Ensure Your Kiddo is Ready for Kindergarten

Ensure Your Kiddo is Ready for Kindergarten

Starting kindergarten is an exciting time for you and your child. Kindergarten is often a time of exploration and growth that allows your child to increase a sense of independence, self-reliance, and self-confidence. And while there is much anticipation about starting “big kid school,” it can also be a time filled with stress and anxiety for little ones making the transition. Even for parents, too!

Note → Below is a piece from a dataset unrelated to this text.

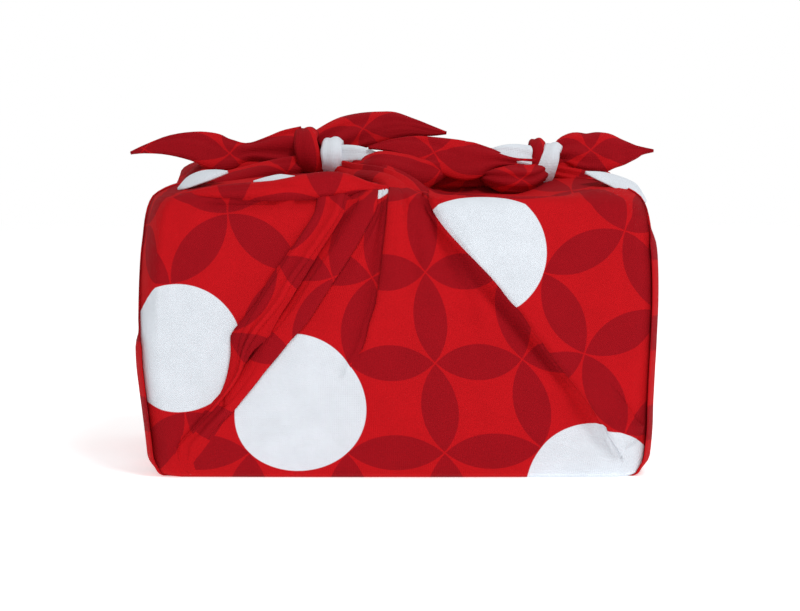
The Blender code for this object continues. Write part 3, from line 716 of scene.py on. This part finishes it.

The pediatric therapists at Woman’s Center for Wellness have put together a list of things you can do, as a parent, to help ease your child into this whole new phase of development.

Gross Motor Skills: 

  • Provide your child with many opportunities to run, jump, and climb
  • Teach your child to catch and kick a ball
  • Teach your child to hop on one foot

Fine Motor Skills:

  • Encourage your child to use safety scissors to cut out simple shapes
  • Help your child hold a pencil and crayons correctly
  • Teach your child how to unbuckle and buckle belts
  • Make sure your child can manage buttons and snaps
  • Ensure that your child can manage bathroom needs
  • If bringing lunch, make sure your child can open juice boxes and/or lunch containers
  • Help your child learn how to take off and put on shoes

Language/Communication Skills:

  • Make sure your child can say their first and last name
  • Practice with your child describing the events of their day
  • Teach your child how to recite important phone numbers and home address
  • Read to your child and have them re-tell the story with a beginning, middle, and end
  • Practice with your child following 2-3 step directions
  • Teach your child time concepts, such as before, after, yesterday, today, tomorrow
  • Teach your child spatial concepts, such as over, under, in, out
  • Practice waiting their turn to speak

Cognitive Development:

  • Help your child identify some letters of the alphabet
  • Count to 20 with your child
  • Practice using rhyming words with your child
  • Sort and classify objects based on basic concepts (colors, shapes, size, etc.) with your child
  • Practice naming colors with your child
  • Teach your child to recognize numbers up to 20
  • Teach your child to spell and write their first name

Social Skills:

  • Practice playing board games with your child
  • Ensure that your child knows how to take turns during game activities
  • Encourage your child to be persistent when trying to solve a problem
  • Prepare your child to share toys with others
  • Help your child recognize when they need help, and teach them how to ask for it
  • Encourage your child to separate from you in safe, appropriate settings
  • Teach your child to pick up after themselves

There are many books that you can read with your child to ease some of the fears associated with transitioning to kindergarten.  Here are just a few:

  • Clifford Goes to Kindergarten  by Norman Bridwell
  • The Night Before Kindergarten  by Natasha Wing
  • Kindergarten Rocks!  by Katie Davis
  • The Kissing Hand  by Audrey Penn
  • Franklin Goes to School  by Paulette Bourgeois
  • Miss Bindergarten Gets Ready for Kindergarten  by Joseph Slate

No transition is ever completely worry-free, but by following the above suggestions, hopefully your child’s entrance into kindergarten will be smooth sailing and (mostly) tear-free!